Reading Quam Singulari carefully, one notices that there is no requirement therein that the order of the sacraments be altered. Therefore, while its interpretation in the U.S. was to lower the age of First Communion and administer the third sacrament of initiation earlier than the second one, it appears that the interpretation in México (and other places in the word?) --- at least as evidenced by the practice in the mid-1980s --- was to lower the age of Confirmation significantly so that a child could still receive his First Communion at a young age. I suppose that the advantage of the practice in the U.S. is that a child is better catechised by the time Confirmation is administered. The advantage of the practice from México in the mid-1980s is that the sacraments are received in order. The disadvantage of the mid-1980s practice in México is that very often children do not finish their catechesis once they have received all of the sacraments --- catechism is seen by them and their parents these days only as a requirement for the sacraments, not a good and duty in itself ---, so the Catholic education that the faithful have is abysmal. Of course, the disadvantage of the U.S. practice is that the sacraments are received out of order.

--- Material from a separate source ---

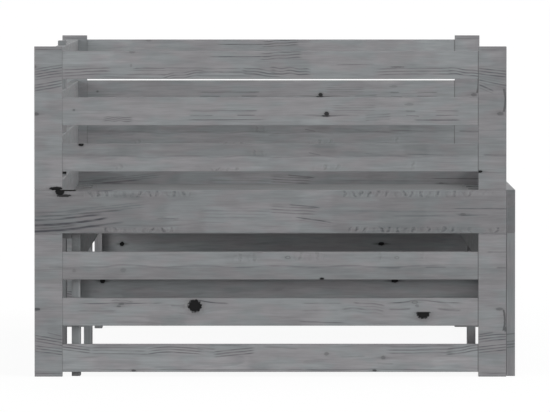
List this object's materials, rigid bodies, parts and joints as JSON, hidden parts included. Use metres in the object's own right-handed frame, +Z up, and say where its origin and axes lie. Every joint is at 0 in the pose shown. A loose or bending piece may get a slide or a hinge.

As I said before, this answer doesn't touch upon the current canonical or sacramental issues. It makes a stab only at some historical points. A fuller answer would clarify, I think, what the current canon law is on the order of the reception of the sacraments (with perhaps a clarification on the canon law of reception of the Eucharist by infants or by children before the age of discernment), as well as the sacramental implications (if any) of receiving the sacraments out of order.